Cassini notes he's encouraged by filmmakers who fund themselves using Indiegogo and donates to campaigns when he can.
"I think it's a place for artists to support each other, not just emotionally and spiritually, but financially as well," he says. "It builds community."
Javier Badillo is the former chapter head of Raindance, programming director of the Vancouver Short Film Festival and director of Rink Rats, a pilot for CBC. Once steadily employed in animation, he's switched to indie film and exudes an infectious gusto.
"I have so much hope for Vancouver because we have a stellar foundation here for all this amazing business to happen," he says.
Badillo is among a growing number of innovators who see flaws in the current system and are initiating solutions. He relied partially on Indiegogo to fund Afternoon at Gudrun, which screened at the Short Film Corner at Cannes in May 2013.
"The bigger companies need those tax incentives to survive because their business model is based on that, but it's kind of like a crutch in a way. If you build your business model on a variable that might disappear tomorrow then it's not a very good business model."
A rising star in the film community, Badillo works in a coffee shop between shoots to pay his bills and his customers chip in towards his festival submission fees.
Beware of 'Indiefatigue'
Innovative director Andrew de Villiers re-envisions familiar stories with intriguing results.

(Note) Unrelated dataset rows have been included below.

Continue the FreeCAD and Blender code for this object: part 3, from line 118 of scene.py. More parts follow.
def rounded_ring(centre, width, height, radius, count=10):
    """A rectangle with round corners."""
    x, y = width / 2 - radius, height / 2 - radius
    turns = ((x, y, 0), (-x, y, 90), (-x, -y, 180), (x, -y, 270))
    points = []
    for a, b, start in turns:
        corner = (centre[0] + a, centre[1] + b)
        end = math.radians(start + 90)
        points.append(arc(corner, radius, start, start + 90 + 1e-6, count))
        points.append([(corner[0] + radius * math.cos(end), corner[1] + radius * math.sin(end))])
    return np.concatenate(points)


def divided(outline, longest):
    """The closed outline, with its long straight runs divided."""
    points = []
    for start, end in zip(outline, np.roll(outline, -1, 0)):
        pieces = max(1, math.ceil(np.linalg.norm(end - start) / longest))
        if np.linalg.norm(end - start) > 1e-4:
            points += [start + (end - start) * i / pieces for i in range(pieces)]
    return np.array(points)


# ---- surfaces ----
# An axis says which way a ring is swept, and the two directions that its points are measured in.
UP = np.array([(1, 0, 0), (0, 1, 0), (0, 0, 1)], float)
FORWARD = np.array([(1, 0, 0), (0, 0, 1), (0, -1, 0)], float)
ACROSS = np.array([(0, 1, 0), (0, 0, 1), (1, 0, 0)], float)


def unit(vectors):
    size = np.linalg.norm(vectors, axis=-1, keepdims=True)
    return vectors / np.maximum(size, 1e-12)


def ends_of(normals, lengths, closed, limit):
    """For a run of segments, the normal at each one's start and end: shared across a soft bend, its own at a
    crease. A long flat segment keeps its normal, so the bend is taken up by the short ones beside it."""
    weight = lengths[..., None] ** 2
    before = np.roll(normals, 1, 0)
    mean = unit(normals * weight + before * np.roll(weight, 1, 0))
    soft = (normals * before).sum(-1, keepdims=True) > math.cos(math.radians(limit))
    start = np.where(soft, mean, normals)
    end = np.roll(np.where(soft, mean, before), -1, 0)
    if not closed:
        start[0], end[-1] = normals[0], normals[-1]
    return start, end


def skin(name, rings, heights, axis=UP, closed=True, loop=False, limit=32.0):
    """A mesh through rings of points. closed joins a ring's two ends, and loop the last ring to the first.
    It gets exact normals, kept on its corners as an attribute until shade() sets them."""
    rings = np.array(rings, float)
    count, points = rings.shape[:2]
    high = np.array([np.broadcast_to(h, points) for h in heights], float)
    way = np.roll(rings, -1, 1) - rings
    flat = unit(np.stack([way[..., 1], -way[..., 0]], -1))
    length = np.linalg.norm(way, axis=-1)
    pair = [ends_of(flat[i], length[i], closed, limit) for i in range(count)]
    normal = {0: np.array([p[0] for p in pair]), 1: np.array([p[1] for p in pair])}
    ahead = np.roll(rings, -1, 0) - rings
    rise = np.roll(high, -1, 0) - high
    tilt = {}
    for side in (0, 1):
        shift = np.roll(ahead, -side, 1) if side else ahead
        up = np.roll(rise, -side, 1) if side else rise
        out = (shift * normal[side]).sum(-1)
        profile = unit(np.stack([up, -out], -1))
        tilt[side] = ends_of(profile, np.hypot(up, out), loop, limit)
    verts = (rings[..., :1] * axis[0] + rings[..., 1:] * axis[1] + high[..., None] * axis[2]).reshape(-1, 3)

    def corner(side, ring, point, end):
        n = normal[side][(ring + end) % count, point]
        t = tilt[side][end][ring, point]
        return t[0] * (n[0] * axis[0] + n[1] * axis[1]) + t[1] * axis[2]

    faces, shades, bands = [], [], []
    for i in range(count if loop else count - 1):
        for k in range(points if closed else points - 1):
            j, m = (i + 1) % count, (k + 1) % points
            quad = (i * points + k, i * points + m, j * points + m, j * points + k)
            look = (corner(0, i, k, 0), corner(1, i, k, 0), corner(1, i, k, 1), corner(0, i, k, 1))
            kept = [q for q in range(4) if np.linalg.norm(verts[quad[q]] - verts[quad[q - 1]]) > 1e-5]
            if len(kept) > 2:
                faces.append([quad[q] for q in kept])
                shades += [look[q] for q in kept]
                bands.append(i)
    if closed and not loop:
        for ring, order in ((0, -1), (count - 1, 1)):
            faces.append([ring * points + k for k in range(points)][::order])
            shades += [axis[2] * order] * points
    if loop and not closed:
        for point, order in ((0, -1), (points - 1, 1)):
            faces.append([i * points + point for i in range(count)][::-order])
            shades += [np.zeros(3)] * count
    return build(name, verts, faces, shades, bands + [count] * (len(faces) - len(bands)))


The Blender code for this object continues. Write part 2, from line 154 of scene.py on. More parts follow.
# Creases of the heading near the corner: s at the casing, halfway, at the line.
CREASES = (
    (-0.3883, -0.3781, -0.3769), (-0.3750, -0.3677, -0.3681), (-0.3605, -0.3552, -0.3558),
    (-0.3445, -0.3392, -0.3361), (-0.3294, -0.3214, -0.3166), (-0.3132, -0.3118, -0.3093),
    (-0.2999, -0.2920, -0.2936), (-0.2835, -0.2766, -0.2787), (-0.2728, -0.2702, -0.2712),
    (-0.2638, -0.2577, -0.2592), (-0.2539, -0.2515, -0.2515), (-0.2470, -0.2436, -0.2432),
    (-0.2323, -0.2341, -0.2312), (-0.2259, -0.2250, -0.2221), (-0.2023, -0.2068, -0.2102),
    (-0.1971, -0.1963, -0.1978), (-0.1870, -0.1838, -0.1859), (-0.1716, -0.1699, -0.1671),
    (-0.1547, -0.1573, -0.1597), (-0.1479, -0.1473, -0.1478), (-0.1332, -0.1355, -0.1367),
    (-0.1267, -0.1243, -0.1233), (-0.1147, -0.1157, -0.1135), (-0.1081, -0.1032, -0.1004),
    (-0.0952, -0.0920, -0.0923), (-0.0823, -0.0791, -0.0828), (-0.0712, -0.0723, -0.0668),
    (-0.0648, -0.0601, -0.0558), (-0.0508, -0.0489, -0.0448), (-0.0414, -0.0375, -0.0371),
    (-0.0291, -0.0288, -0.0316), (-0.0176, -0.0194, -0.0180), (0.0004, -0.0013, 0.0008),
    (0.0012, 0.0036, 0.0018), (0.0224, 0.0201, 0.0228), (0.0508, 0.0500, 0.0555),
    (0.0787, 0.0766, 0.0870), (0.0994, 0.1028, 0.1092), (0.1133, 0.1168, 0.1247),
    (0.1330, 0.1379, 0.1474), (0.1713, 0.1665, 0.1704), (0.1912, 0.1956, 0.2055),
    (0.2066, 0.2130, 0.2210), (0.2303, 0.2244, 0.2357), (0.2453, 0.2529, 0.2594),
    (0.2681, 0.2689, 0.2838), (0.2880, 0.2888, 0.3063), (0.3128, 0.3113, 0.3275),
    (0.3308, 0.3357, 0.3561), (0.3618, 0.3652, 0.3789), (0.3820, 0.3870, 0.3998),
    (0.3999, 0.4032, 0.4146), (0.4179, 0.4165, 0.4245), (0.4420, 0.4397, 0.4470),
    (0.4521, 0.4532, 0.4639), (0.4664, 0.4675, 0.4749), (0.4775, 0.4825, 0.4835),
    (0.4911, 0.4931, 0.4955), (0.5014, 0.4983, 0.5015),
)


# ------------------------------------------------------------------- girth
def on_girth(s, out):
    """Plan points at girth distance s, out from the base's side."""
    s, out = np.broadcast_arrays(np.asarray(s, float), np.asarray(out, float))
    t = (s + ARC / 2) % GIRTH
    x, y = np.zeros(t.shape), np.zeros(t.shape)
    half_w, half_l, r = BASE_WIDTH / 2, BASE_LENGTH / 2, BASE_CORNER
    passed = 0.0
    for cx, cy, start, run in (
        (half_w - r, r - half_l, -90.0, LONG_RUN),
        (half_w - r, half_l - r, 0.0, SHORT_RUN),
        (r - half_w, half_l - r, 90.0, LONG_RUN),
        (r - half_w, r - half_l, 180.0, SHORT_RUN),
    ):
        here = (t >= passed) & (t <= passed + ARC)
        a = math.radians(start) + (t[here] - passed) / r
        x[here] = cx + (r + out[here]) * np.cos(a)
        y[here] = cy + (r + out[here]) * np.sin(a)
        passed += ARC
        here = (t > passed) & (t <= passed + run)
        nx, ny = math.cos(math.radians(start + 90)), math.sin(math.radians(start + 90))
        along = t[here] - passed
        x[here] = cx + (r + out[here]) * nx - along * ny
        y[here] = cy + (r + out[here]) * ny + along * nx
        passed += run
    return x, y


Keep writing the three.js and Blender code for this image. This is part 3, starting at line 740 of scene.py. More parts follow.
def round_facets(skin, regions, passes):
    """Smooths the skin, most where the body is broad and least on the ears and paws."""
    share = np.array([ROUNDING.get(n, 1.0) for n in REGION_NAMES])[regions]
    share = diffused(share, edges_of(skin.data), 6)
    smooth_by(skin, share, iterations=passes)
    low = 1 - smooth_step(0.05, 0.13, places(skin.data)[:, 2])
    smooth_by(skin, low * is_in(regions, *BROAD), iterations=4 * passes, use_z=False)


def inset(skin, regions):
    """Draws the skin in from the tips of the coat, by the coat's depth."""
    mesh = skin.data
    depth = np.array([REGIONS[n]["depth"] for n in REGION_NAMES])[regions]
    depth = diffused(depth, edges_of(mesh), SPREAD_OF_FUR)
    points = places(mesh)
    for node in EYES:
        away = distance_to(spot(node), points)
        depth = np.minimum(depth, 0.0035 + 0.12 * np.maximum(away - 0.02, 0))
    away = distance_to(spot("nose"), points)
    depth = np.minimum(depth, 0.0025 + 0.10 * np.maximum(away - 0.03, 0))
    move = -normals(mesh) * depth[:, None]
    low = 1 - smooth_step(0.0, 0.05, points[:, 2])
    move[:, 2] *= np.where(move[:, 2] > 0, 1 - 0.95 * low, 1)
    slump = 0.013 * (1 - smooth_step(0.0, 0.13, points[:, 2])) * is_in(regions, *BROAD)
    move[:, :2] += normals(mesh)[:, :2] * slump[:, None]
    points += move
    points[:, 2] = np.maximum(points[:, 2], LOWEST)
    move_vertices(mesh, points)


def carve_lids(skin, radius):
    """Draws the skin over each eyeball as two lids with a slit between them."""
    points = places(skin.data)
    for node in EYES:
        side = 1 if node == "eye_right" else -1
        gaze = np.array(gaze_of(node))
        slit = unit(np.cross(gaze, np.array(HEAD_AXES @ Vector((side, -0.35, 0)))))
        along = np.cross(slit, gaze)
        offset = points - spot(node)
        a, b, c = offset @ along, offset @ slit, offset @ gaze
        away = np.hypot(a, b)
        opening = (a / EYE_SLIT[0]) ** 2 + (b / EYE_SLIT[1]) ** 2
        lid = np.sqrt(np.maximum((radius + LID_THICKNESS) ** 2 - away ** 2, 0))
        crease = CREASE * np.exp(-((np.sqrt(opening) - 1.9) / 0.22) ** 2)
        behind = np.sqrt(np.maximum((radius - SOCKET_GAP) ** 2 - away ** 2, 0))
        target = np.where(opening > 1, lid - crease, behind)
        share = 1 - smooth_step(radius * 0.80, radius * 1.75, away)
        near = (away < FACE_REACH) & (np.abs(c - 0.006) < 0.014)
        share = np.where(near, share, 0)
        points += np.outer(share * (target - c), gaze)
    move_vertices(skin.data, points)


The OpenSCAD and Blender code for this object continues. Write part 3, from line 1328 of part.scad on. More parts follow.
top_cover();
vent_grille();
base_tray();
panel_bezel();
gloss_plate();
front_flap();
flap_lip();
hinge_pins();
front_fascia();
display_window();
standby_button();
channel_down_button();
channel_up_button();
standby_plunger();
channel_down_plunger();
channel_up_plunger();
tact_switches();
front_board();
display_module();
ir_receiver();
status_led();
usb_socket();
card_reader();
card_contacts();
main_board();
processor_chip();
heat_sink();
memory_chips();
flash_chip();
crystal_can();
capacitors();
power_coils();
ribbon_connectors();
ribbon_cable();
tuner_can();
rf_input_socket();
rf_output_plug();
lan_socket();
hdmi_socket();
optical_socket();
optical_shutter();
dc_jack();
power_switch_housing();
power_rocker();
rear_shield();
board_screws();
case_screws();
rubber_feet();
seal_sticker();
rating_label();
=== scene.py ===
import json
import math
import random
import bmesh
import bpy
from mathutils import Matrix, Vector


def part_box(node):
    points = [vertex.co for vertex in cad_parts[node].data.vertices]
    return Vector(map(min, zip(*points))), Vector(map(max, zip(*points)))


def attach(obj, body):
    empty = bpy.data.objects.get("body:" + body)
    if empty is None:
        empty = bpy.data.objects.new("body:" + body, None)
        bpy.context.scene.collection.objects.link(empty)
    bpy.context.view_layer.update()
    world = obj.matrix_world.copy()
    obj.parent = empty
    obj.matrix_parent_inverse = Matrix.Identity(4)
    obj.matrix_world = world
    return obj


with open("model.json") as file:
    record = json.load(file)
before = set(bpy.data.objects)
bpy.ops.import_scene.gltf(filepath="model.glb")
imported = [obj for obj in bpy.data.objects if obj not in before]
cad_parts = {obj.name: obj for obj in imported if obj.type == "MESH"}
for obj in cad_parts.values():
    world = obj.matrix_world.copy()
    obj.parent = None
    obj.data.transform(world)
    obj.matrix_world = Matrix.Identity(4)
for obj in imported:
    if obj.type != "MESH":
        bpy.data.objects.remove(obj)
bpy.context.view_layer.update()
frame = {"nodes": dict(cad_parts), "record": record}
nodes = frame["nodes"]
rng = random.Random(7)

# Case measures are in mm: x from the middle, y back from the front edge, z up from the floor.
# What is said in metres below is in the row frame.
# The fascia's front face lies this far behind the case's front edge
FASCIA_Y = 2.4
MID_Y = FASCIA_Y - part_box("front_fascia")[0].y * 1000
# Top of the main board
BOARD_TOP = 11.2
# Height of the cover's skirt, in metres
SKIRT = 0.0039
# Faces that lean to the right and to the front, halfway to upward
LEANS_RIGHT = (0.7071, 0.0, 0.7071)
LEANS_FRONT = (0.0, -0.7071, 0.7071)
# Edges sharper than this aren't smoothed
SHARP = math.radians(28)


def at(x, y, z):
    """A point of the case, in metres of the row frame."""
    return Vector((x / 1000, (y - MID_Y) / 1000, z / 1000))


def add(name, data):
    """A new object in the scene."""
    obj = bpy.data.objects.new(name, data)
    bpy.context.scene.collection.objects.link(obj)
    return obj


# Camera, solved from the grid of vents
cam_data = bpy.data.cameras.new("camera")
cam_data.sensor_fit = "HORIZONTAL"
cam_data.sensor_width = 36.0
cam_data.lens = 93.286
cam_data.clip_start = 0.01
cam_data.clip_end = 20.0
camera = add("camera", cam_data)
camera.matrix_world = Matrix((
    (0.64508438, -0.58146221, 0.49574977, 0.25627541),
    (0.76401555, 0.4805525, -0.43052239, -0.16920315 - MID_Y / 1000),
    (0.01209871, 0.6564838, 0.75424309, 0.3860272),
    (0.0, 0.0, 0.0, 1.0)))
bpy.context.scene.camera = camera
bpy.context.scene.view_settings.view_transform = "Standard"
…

His trailer Riverdale, a darkly modern take on the Archie comic went viral. He's directed for Lifetime and taken marketing gigs to pay his rent. He is in mid-production on Crockett, a modern interpretation of the legend, using crowdfunding and his own money.
He has concerns about the rise in creative teams asking crews to volunteer. Calling it "Indiefatigue" he says some directors are using the crews here to build reels, only to pull up and move to Toronto and hire crews there, leaving locals in the lurch. He urges directors and producers to think of the big picture.
"We have to think of it as a form of nurturing for the people on the ground, otherwise the whole thing is going to collapse," he says. "Our crews are the best in the world."
He also says staying relevant and connected requires grueling hours and commitment. "You have to say yes to almost everything that comes your way. You can't take a break, even as a volunteer."
Smith, who serves on the board of the Crazy 8's Film Festival, says there's been talk about the industry imploding for years, but insists smart business will be the key to a renaissance.
"The only way this industry will survive and all those people who aren't working now might have a shot of working more in the future is if people aren't just putting films on their credit cards because that's buying a lottery ticket that may never pay off,' she says. Smith is looking at Vimeo on Demand and other direct distribution methods and has already begun marketing her film.
There's zero certainty and scant job prospects, but my commitment to film is deepening.
For artists including Cassini who are drawn to the transformative possibilities of the art form, it's part of the deal.
"When you're a lifer," he says, "you're a lifer."